What is the Relationship Between Oral and Overall Health?

The Relationship Between oral and overall health

Did you know that caring for your oral health does more than just protect you against tooth decay and gum disease? In fact, maintaining your oral health can reduce your risk of developing a number of medical conditions such as pneumonia, heart attack, stroke, and more. This is because your oral health directly affects your overall health and vice versa. Therefore, it is important that you maintain your oral health in order to maintain your overall health. 

What Happens in the Mouth

microscopic view of the bacteria that cause tooth decay

To understand the relationship between your oral and overall health, we must first take a look at what goes on in your mouth. At a microscopic level, your mouth contains thousands of natural bacteria that protect your mouth from germs that enter the mouth. While these bacteria can be beneficial in limited quantities, excess bacteria is detrimental to your oral health. In fact, excess bacteria in the mouth are the key causes of both tooth decay and gum disease. 

This is because bacteria produce an acidic waste product that can erode your tooth enamel over time, which leads to the formation of dental cavities. Additionally, bacteria tend to accumulate along the gum line, which causes the gums to become inflamed and leads to gum disease. Since bacteria resides in dental plaque, it is important to regularly brush and floss to remove plaque and bacteria from the surface of your teeth and along the gum line. Conversely, poor oral hygiene leads to the accumulation of excess plaque, which eventually hardens into tartar. 

How it Affects the Body

Most people know that poor oral hygiene can lead to tooth decay and gum disease, but how does this affect the rest of your body? For starters, your mouth is like any other part of your body, meaning that it will become weaker and less likely to fight disease over time. This ultimately means that the bacteria associated with causing tooth decay and gum disease may no longer be contained solely in the mouth. Instead, they can enter the bloodstream and travel to other areas of the body. 

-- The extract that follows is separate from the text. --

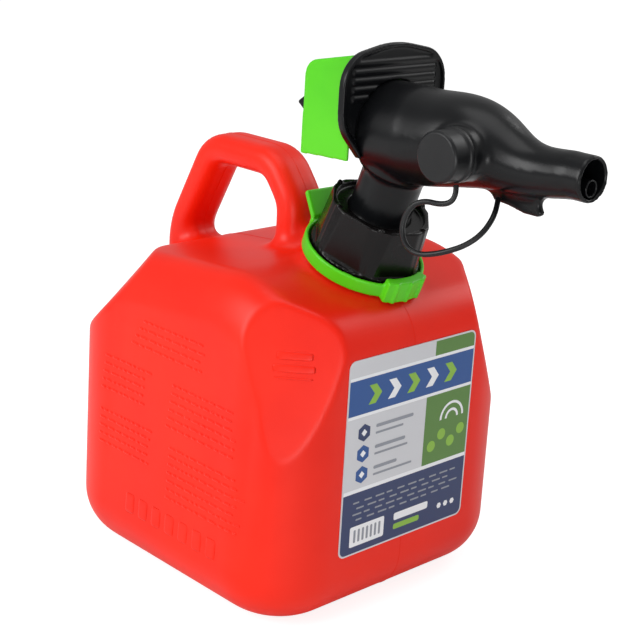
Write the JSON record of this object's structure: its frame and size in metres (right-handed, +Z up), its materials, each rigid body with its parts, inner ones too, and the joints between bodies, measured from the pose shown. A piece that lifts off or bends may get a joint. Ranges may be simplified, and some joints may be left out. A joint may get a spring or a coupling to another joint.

While bacteria from the mouth does not normally enter the bloodstream, this can happen when there are extremely large amounts of bacteria in the mouth that overrides the body’s natural defense system. Unfortunately, once these bacteria have entered the bloodstream, they can cause more than simply tooth decay and gum disease. In fact, depending on the location where the bacteria travels, it can cause the following: 

tooth in the shape of an anatomical heart
  • Heart attack (The University of North Carolina School of Dentistry found that out of 1,000 participants, individuals with gum disease were twice as likely to die from a heart attack) 
  • Endocarditis
  • Stroke (The University of North Carolina School of Dentistry found that out of 1,000 participants, individuals with gum disease were three times as likely to die from a stroke)
  • Pneumonia
  • Respiratory problems
  • Clogged arteries
  • Premature birth 
  • Low birth weight
  • Preeclampsia 
  • Diabetes 

Staying Healthy

As you can see, there is a clear relationship between your oral and overall health. Maintaining your oral health will not only decrease your risk of developing tooth decay and gum disease, but it will also decrease your risk of developing various other medical conditions that occur as secondary complications. The best way to maintain your oral health is by practicing daily dental hygiene. This should include brushing your teeth twice a day for two minutes with fluoridated toothpaste and flossing daily. Additionally, it is important to schedule regular dental exams and cleanings every six months. This allows your dentist to remove excess plaque and assess your oral health for possible complications.